16th April.  Swildons.  Roger Stenner and Tony Johnston.  Short trip to the forty owing to lighting troubles.

              Eastwater.  Party, Garth Dell, Richard Roberts. Bruce Lynn and Martin Longford.  Down to the top of Primrose Pot after begging an extra ten feet of ladder from the Shepton (thank you!)  Kit was “/-+: heavy.  Descended to the bottom of the pot in three stages leaving Bruce at the top of the “.’): tight squeeze because he was too big.  We all express real thanks to the thoughtful persons who fixed the horizontal bar and eye bolts in the rock.  On arrival at the bottom of the ladder, I found that the ladder was approximately 15 feet too short so finished the pitch on rope.  Whilst climbing back, snatches of vile songs floated down from the squeeze. On the way out, everyone was rather tired.  Note 3 out of 4 went all the way to the bottom.

              Swildons.  Trevor Knight, Norman Brooks.  Photographic Upper Swildons.  Rather wet but well worth it.

18th April.  Eastwater.  Terminal Rift via Twin Verticals.  Nigel Clarke, J. Coote, H. Williams, C. Llewellyn and R. Horton.  Started to go into Beechams Series but the approach of opening time stopped us.

              Swildons.  To Sump I, same party as above.
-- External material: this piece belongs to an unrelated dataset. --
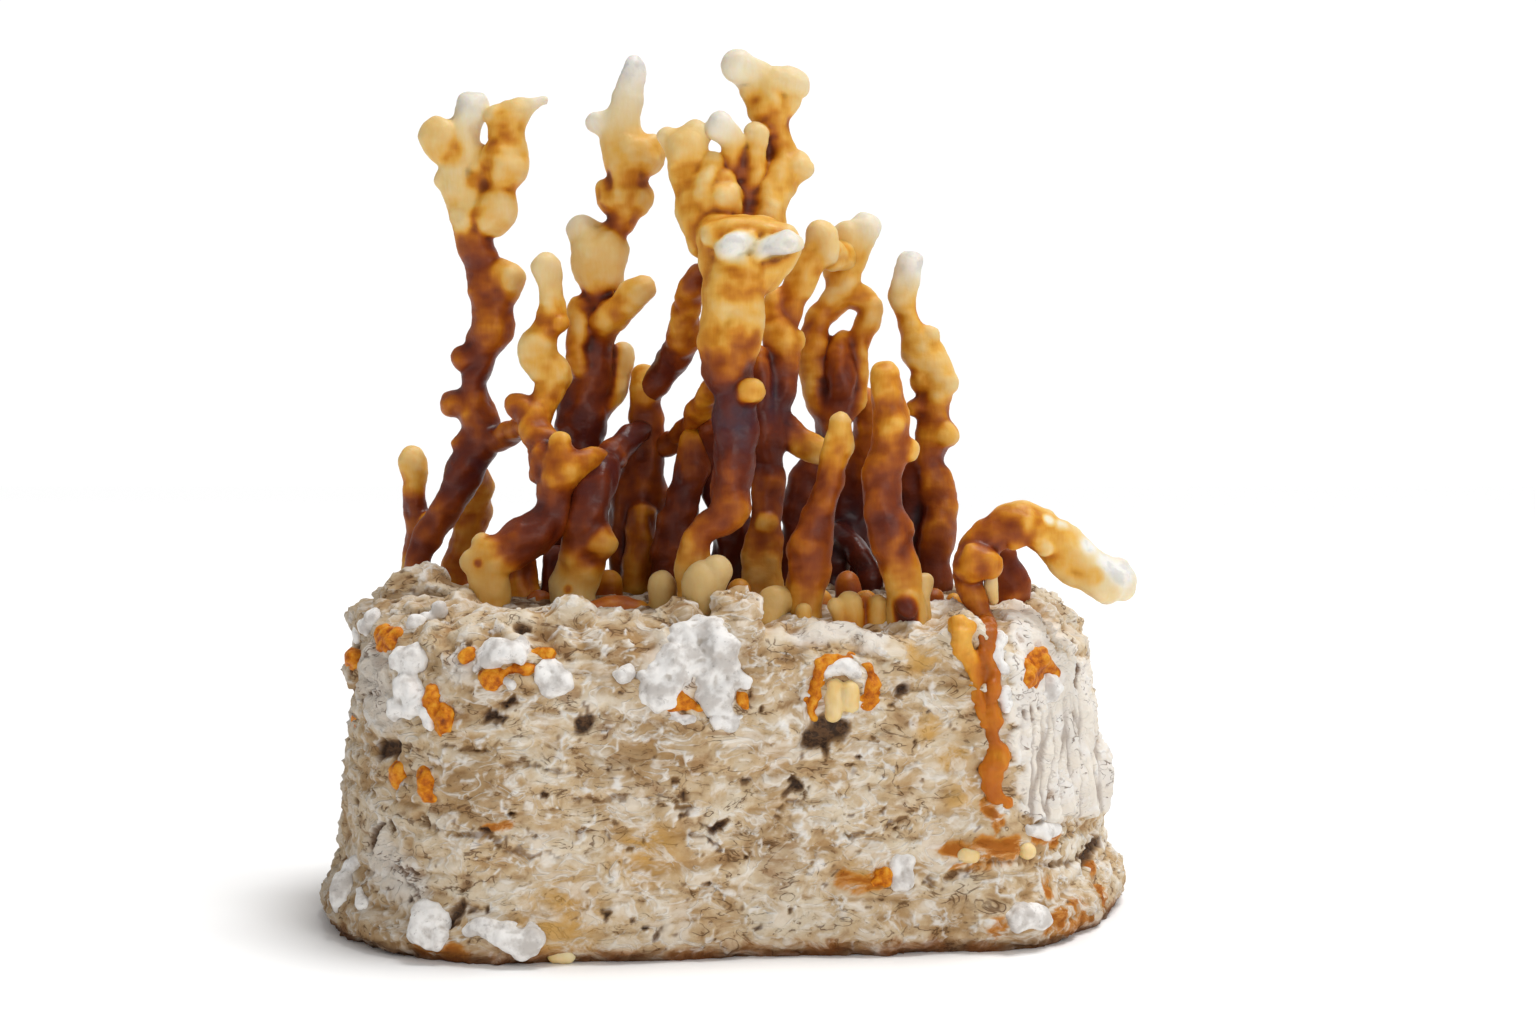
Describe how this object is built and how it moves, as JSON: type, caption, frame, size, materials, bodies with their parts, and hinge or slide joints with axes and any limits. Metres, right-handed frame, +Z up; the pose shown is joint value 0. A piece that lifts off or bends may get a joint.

              Sandford Levvy.  Super Severe trip for the Stenner Family.  Roger, Daphne and Edwin.

              Eastwater.  Terminal Rift via Twin Verticals.  Leader Richard Roberts.

              Reads.  Rowena Lewis and David Kinsman.  General potter around.

              August-Longwood.  Rowena Lewis and David Kinsman.  Bottomed Longwood and August.  Comprehensive trip in Longwood.  Direct Route to water sink in stream passage in August Hole.  Water moderate.

              Swildons.  Sump I and Paradise Regained.  Water lower than Sunday.  Nigel Clarke.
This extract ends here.